▶ [WORK INSTRUCTIONS]
Begin at the line containing "What bpy script" in the entries below and end at the line containing "RING_BOTTOM = RING_TOP - RING_THICKNESS"; transcribe that range exactly and nothing outside it.

____________________

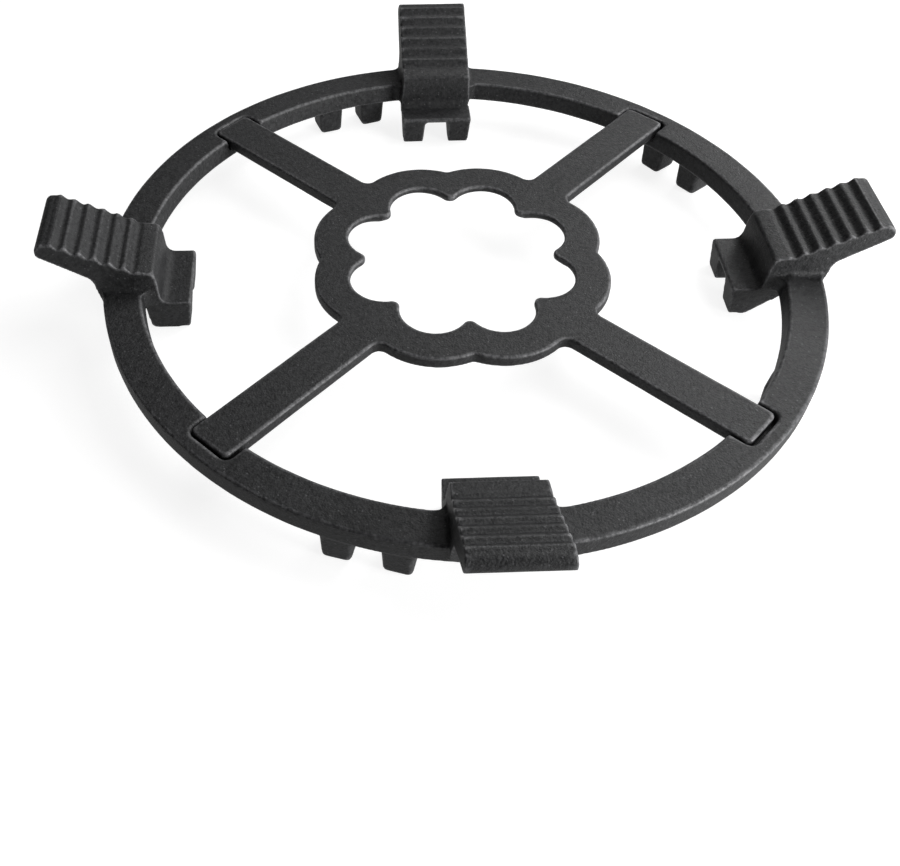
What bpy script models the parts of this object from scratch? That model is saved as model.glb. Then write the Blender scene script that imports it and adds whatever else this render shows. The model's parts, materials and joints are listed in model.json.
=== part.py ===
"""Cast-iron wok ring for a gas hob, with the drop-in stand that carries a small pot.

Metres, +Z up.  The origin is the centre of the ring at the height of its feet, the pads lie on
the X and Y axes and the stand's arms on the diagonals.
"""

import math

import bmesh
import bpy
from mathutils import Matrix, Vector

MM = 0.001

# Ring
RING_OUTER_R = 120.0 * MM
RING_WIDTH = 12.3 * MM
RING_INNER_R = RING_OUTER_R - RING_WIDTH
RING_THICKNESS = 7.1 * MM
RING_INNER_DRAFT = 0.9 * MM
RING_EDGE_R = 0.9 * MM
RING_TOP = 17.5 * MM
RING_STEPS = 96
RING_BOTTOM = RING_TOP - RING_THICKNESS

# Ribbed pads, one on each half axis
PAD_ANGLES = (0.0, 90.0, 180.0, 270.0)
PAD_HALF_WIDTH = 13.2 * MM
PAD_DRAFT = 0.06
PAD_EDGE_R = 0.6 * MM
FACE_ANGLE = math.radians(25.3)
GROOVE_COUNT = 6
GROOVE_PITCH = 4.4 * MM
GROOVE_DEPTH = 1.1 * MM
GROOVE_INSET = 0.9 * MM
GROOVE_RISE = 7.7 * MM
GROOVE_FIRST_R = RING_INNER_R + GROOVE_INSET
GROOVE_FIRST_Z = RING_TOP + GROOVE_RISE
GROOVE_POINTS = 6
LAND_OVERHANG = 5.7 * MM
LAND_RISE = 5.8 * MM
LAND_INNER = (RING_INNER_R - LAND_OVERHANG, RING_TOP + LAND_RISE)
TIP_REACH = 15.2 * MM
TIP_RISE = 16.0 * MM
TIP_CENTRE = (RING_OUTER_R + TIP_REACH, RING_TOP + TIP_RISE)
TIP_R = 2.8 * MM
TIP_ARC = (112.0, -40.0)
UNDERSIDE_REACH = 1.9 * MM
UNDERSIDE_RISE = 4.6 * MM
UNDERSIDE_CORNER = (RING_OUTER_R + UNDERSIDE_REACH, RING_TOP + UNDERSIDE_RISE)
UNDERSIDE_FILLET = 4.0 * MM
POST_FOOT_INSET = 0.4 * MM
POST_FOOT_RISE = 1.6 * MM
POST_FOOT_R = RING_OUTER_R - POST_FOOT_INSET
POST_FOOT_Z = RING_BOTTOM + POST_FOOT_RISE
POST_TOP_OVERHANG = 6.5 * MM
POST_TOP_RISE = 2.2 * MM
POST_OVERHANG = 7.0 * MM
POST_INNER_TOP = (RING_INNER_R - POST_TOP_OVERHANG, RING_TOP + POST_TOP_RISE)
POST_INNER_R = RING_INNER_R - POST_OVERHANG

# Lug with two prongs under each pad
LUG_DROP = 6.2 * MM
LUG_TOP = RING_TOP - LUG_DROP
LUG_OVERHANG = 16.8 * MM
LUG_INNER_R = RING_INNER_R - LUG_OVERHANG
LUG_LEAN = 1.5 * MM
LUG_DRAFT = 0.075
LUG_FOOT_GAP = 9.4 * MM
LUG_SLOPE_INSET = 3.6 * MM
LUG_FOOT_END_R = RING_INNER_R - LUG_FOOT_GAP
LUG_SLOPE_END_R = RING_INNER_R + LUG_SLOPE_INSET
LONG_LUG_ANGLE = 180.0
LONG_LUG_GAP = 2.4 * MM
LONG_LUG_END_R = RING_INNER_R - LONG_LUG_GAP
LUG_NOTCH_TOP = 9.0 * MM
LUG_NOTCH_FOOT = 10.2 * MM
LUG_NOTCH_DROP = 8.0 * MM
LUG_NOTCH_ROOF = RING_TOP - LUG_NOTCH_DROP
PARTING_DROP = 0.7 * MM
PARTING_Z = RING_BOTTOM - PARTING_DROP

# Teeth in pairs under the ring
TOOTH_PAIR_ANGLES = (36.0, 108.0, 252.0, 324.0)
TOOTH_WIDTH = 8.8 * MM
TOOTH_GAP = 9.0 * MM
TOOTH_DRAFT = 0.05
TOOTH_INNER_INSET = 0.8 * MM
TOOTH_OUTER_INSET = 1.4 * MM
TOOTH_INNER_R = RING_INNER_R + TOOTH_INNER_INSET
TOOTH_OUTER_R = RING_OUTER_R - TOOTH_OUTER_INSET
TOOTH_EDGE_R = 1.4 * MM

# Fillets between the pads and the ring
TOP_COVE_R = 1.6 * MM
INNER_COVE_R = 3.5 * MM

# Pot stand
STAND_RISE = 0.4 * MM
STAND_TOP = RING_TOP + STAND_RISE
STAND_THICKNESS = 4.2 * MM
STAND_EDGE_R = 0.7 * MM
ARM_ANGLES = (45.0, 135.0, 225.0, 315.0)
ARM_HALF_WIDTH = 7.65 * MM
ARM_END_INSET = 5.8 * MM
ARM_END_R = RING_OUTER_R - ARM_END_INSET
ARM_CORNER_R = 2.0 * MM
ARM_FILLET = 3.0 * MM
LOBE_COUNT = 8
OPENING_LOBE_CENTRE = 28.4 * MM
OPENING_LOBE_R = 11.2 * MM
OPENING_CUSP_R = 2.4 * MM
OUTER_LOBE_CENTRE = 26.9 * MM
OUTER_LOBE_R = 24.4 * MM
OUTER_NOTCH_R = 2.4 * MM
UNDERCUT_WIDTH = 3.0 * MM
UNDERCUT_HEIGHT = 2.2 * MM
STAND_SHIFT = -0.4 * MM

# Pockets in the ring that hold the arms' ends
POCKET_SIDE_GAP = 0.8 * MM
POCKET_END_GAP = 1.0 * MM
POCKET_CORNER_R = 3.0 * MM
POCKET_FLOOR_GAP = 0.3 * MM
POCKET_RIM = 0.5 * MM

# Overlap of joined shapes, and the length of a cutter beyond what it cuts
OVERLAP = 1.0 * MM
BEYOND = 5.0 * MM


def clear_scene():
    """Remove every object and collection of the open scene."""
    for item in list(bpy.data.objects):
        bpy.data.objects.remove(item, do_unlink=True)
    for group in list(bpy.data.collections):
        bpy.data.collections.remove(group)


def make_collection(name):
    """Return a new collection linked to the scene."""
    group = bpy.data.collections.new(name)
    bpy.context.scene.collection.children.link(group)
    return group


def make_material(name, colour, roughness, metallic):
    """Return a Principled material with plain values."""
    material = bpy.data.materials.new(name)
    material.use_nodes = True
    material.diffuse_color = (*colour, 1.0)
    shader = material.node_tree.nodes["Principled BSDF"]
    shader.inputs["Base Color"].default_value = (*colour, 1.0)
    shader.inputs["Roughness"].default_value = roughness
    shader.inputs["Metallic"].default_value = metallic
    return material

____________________

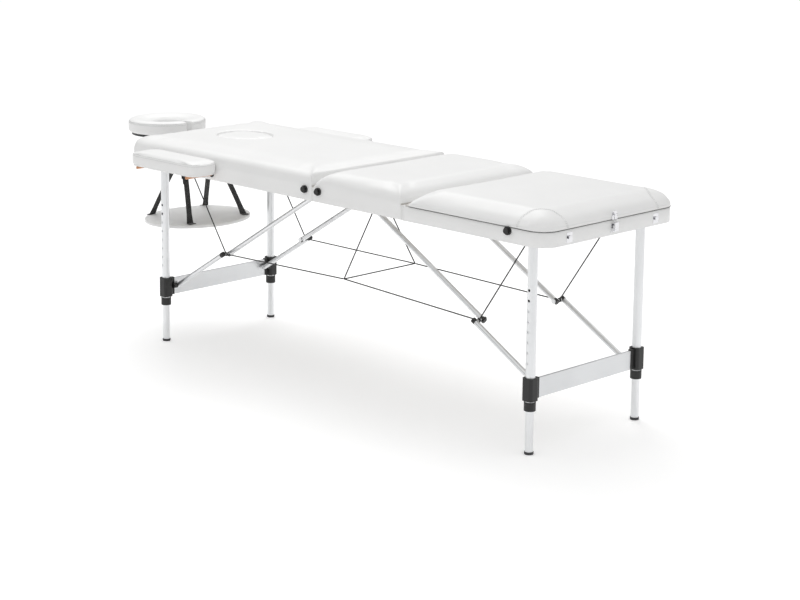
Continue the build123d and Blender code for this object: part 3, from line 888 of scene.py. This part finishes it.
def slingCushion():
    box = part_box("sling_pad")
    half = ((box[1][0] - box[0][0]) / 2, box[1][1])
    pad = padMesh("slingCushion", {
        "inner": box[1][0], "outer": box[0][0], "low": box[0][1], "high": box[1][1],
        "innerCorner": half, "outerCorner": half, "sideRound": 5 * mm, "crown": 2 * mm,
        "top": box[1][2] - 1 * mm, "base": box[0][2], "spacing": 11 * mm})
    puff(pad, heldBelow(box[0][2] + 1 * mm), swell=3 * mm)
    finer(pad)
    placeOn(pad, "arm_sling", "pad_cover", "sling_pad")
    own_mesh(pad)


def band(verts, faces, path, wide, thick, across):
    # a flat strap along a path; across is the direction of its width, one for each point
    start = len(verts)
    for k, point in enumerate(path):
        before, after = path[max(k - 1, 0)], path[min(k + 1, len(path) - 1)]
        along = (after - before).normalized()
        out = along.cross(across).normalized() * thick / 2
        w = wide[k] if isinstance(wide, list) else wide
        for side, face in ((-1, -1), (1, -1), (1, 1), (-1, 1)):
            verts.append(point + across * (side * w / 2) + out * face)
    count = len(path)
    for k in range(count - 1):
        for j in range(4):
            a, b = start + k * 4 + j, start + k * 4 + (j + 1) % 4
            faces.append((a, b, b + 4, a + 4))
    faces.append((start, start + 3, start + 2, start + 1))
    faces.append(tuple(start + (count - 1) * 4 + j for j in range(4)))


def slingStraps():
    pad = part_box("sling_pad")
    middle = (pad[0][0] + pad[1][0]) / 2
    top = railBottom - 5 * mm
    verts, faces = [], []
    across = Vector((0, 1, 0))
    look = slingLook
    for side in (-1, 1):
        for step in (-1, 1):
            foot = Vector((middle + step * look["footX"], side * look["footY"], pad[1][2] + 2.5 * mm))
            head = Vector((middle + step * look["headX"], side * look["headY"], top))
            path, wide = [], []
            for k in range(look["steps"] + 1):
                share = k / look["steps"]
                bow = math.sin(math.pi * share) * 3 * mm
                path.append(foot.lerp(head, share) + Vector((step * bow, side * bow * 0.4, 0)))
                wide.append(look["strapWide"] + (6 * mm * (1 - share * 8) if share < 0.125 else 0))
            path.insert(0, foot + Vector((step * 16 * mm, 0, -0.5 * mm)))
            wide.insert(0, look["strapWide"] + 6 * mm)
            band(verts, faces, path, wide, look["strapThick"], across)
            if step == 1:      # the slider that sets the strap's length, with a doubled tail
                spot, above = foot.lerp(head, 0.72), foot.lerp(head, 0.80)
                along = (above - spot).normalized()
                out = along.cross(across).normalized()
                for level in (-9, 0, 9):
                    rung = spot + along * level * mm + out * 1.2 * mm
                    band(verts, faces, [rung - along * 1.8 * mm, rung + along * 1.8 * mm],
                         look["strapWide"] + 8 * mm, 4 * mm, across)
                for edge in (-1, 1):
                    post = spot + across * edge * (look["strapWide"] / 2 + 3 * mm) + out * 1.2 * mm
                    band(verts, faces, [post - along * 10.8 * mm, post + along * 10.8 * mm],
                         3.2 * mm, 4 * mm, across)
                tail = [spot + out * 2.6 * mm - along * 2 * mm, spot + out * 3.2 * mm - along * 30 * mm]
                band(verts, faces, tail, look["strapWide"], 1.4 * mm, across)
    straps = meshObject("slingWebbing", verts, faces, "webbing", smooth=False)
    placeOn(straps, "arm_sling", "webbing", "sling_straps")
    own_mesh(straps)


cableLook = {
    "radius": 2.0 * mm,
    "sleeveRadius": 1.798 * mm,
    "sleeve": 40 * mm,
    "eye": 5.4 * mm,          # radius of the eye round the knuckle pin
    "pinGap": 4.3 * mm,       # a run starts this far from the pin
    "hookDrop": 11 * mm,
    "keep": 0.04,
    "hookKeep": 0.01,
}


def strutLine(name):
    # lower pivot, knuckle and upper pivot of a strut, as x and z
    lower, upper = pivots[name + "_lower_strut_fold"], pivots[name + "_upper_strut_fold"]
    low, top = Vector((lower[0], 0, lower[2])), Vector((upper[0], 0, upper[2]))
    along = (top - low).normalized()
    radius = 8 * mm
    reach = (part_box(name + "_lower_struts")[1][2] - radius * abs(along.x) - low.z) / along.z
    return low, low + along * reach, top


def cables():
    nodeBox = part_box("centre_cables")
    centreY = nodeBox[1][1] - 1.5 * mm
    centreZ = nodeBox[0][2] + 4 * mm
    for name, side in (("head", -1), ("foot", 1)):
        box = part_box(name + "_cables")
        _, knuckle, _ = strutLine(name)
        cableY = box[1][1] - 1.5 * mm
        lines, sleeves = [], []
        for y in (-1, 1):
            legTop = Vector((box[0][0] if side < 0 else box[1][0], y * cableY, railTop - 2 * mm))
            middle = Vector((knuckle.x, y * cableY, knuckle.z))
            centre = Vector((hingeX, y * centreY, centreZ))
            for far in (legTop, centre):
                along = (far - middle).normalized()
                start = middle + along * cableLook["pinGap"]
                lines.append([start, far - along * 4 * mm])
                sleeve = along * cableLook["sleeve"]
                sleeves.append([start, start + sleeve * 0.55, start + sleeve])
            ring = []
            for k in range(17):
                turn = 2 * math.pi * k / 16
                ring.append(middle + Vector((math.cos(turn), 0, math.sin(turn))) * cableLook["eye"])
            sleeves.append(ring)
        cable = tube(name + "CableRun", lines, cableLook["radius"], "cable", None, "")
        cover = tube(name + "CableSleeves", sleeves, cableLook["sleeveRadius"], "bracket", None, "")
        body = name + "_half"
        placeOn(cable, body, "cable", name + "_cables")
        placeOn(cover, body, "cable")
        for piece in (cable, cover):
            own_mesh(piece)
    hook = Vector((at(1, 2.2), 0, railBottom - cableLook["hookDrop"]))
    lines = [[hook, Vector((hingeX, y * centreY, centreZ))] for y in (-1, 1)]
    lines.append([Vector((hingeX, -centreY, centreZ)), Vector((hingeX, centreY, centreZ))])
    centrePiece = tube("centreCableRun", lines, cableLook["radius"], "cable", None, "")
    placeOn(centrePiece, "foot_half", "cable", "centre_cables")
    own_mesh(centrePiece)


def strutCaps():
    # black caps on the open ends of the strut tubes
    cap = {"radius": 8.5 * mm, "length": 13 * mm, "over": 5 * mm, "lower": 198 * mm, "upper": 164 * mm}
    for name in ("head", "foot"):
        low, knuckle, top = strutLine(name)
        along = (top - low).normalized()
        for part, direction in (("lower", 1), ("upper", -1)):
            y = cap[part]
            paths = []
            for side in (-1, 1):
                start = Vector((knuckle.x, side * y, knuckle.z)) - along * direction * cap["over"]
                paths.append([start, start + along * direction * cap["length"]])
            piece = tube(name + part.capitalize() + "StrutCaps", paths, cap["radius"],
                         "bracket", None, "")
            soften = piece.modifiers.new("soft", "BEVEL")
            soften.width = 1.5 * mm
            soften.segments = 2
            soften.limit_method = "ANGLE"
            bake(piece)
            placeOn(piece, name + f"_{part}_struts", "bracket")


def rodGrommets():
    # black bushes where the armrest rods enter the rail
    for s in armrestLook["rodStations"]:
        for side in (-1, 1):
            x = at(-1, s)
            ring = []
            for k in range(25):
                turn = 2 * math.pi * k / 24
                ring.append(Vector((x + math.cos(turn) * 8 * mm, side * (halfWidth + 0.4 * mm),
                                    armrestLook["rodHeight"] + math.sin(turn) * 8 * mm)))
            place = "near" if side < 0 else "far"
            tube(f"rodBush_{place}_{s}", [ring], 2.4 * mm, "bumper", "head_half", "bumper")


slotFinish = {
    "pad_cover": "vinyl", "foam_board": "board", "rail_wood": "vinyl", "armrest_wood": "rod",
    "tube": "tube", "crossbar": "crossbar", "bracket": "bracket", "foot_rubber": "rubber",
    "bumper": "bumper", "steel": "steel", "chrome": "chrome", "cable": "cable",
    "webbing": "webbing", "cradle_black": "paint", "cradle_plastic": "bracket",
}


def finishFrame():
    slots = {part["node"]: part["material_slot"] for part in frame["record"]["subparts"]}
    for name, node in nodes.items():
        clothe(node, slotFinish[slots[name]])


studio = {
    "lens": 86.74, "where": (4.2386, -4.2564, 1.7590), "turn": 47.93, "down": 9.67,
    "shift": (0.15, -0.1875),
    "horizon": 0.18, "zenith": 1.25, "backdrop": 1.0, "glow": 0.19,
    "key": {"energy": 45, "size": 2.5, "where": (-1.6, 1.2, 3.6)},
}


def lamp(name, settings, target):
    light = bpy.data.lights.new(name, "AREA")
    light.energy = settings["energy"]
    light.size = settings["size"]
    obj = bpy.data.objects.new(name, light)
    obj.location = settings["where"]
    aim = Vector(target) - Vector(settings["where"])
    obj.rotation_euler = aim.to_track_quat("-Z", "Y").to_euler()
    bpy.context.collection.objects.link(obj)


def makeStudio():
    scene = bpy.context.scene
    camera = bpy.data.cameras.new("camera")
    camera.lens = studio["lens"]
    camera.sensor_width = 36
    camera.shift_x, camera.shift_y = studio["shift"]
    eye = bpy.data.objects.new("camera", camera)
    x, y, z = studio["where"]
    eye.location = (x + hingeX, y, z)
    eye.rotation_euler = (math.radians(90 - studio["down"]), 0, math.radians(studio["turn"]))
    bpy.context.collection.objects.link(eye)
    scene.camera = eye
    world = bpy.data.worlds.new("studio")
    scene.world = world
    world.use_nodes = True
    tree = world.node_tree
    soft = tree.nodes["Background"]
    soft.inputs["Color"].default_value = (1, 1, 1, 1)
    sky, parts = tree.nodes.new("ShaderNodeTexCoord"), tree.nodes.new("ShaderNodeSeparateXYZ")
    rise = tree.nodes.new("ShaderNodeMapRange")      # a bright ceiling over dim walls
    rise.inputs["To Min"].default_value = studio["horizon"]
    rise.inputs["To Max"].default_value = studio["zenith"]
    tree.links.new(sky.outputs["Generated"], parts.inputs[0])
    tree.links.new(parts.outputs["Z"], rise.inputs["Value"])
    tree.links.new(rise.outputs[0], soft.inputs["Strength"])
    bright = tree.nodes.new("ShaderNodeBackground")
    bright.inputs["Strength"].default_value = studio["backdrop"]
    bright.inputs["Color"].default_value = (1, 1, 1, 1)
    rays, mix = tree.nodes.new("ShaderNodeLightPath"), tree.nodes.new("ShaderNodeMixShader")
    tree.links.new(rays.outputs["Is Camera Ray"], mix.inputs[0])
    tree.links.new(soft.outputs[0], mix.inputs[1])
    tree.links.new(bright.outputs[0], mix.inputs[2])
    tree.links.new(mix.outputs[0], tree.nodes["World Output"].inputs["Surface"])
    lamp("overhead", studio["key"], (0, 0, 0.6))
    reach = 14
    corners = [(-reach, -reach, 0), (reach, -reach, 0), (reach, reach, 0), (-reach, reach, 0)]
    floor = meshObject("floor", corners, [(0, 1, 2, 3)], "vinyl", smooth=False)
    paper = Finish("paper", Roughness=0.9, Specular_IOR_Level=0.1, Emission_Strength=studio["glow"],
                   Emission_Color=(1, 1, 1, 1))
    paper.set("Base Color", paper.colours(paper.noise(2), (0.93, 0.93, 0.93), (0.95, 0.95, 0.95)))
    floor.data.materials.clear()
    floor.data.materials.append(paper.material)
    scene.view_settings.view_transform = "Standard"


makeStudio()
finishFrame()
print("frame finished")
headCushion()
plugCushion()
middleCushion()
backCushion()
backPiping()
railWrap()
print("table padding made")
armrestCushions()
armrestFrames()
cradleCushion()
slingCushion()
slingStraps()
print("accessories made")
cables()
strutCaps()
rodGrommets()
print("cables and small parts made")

____________________

▶ [ANSWER TO THE TASK]
What bpy script models the parts of this object from scratch? That model is saved as model.glb. Then write the Blender scene script that imports it and adds whatever else this render shows. The model's parts, materials and joints are listed in model.json.
=== part.py ===
"""Cast-iron wok ring for a gas hob, with the drop-in stand that carries a small pot.

Metres, +Z up.  The origin is the centre of the ring at the height of its feet, the pads lie on
the X and Y axes and the stand's arms on the diagonals.
"""

import math

import bmesh
import bpy
from mathutils import Matrix, Vector

MM = 0.001

# Ring
RING_OUTER_R = 120.0 * MM
RING_WIDTH = 12.3 * MM
RING_INNER_R = RING_OUTER_R - RING_WIDTH
RING_THICKNESS = 7.1 * MM
RING_INNER_DRAFT = 0.9 * MM
RING_EDGE_R = 0.9 * MM
RING_TOP = 17.5 * MM
RING_STEPS = 96
RING_BOTTOM = RING_TOP - RING_THICKNESS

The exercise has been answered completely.